O depoimento faz parte de uma das petições de Fachin, que inclui a fala de outros executivos da Odebrecht que confirmam as propinas. O ministro pede que o caso seja encaminhado para a avaliação da Procuradoria da República em São Paulo, já que envolve pessoas que não teriam foro privilegiado no STF, com exceção de Serra, que é senador e deve ser investigado em um inquérito separado pelo procurador-geral da República, Rodrigo Janot.
Se a investigação sobre as irregularidades nas obras do Metrô for autorizada, ela será feita pelo Ministério Público Federal de São Paulo, que afirma que ainda não tem novidades concretas no momento sobre o caso.
A Secretaria dos Transportes Metropolitanos, responsável pelo Metrô, diz que a empresa tem “rígidos controles sobre seus contratos”. “A empresa mantém firme compromisso com a sociedade para oferecer serviços cada vez melhores e processos de contratação permanentemente transparentes”, ressaltou, em nota. “Todos os contratos de todos os lotes e todos os aditivos da linha 2 foram julgados regulares pelo Tribunal de Contas do Estado.”

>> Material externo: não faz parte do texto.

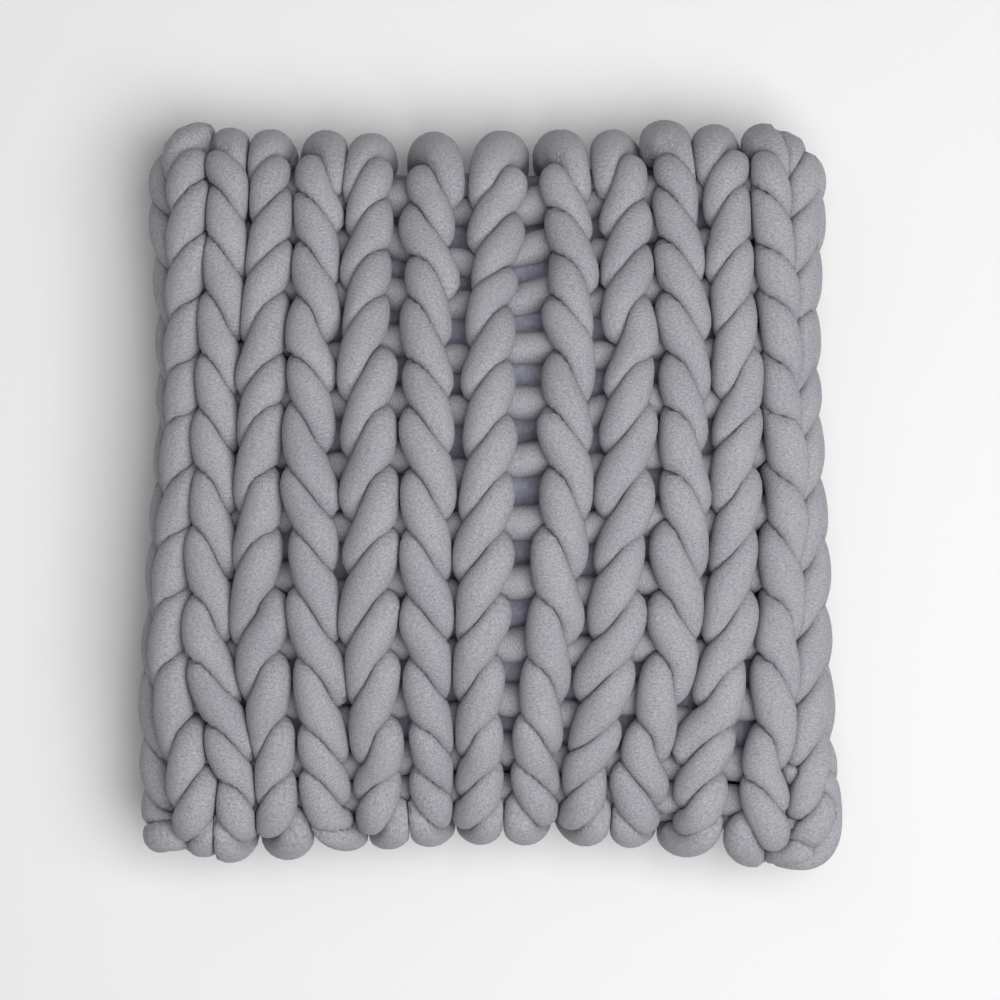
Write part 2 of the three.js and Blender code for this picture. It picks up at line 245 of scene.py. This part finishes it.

O TCE, por sua vez, diz que reitera sua “disposição de prestar todas as informações que se fizerem necessárias para o esclarecimento de quaisquer fatos”. “O TCE determinou o levantamento da situação de todos os processos referentes aos contratos citados. O relatório com essas informações estará disponível, de forma transparente, a todas as autoridades competentes e a quem possa interessar.”, ressaltou o órgão, também em nota.

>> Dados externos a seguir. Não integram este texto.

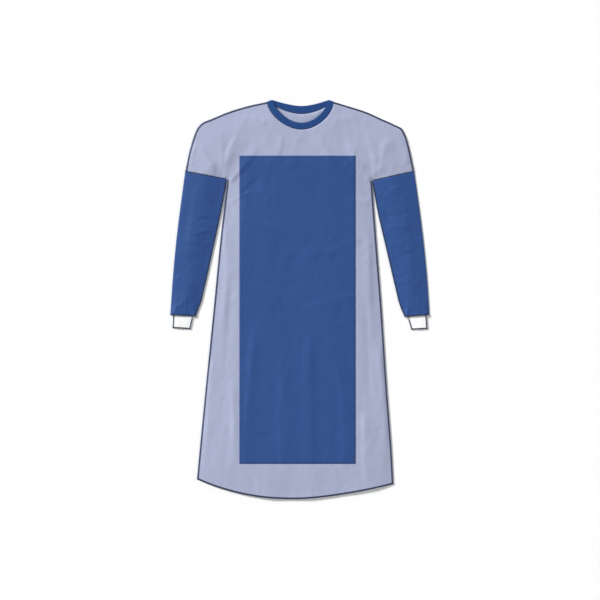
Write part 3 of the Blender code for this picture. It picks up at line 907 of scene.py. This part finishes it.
def turn_over(side, low, high):
    """Rows of the strip round the shoulder, from the height low to the height high."""
    seam, free = back_seam_point(side), back_free_point(side)
    fold = (free - seam) / np.hypot(*(free - seam))
    seam = seam + fold * BAND_GAP
    out = np.array((-fold[1], fold[0])) * -side
    out = out if out[1] < 0 else -out
    radius = (high - low) / 2
    found = []
    for angle in np.radians(np.linspace(-90.0, 90.0, TURN_ROWS)):
        sine, cosine = math.sin(angle), math.cos(angle)
        shift = out * radius * (cosine - 1)
        normal = np.array((out[0] * cosine, -out[1] * cosine, sine))
        found.append((seam + shift, free + shift, low + radius + radius * sine, normal))
    return found


right_back, scoop_rows, left_back = back_band_rows(RIGHT), front_band_rows(), back_band_rows(LEFT)
band_rows = right_back + turn_over(RIGHT, right_back[-1][2], scoop_rows[0][2]) + scoop_rows
band_rows += turn_over(LEFT, left_back[-1][2], scoop_rows[-1][2])[::-1] + left_back[::-1]
band_profile = []
for share in np.linspace(0.0, 1.0, BAND_PROFILE_POINTS):
    rim = min(share, 1 - share)
    band_profile.append((share, math.sqrt(min(rim / BAND_RIM, 1.0))))
upper = [(share, rim * (BAND_HALF + BAND_CROWN * math.sin(math.pi * share))) for share, rim in band_profile]
lower = [(share, -rim * BAND_HALF) for share, rim in band_profile[-2:0:-1]]
around = len(upper) + len(lower)
band_points = []
for seam, free, middle, normal in band_rows:
    seam_end, free_end = place(np.array([seam, free]), np.array([middle, middle]))
    for share, thick in upper + lower:
        spot = seam_end + (free_end - seam_end) * share
        band_points.append(spot + normal * thick * BAND_THICK * MM)
band_faces = tube_faces(len(band_rows), around)
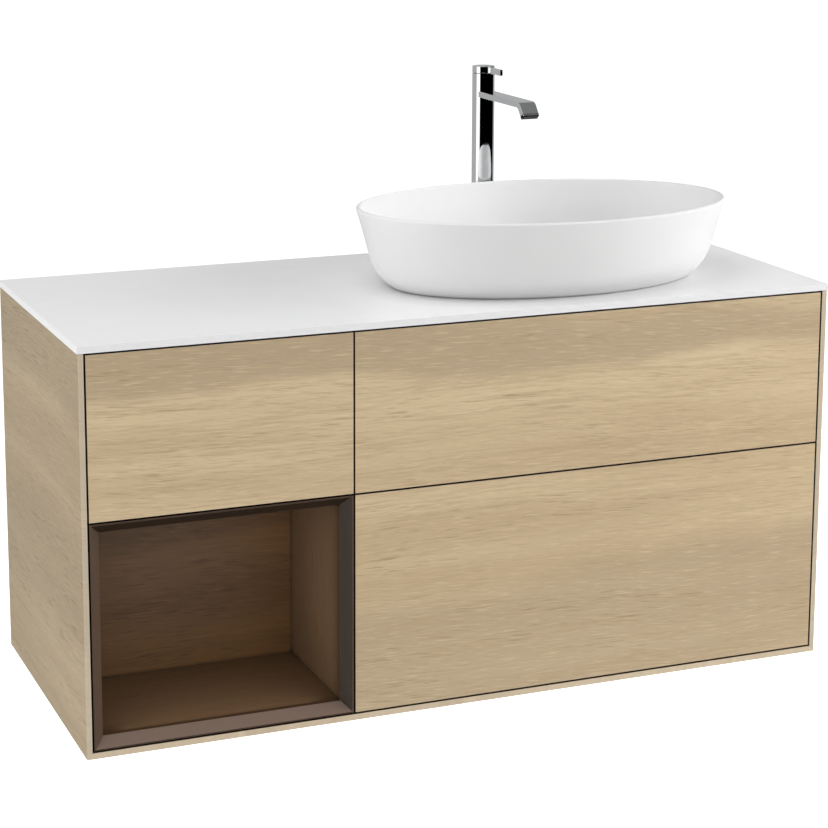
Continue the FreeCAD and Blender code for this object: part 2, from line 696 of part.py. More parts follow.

O ex-deputado Rodrigo Garcia, atual Secretário da Habitação do Governo de Geraldo Alckmin, afirma que a delação é um “relato mentiroso e falso”, “uma suposta citação de uma terceira pessoa (e não do delator), que foi negada por essa pessoa. “Jamais solicitei, ou autorizei que solicitassem em meu nome, recursos irregulares”, disse ele, por meio de uma nota.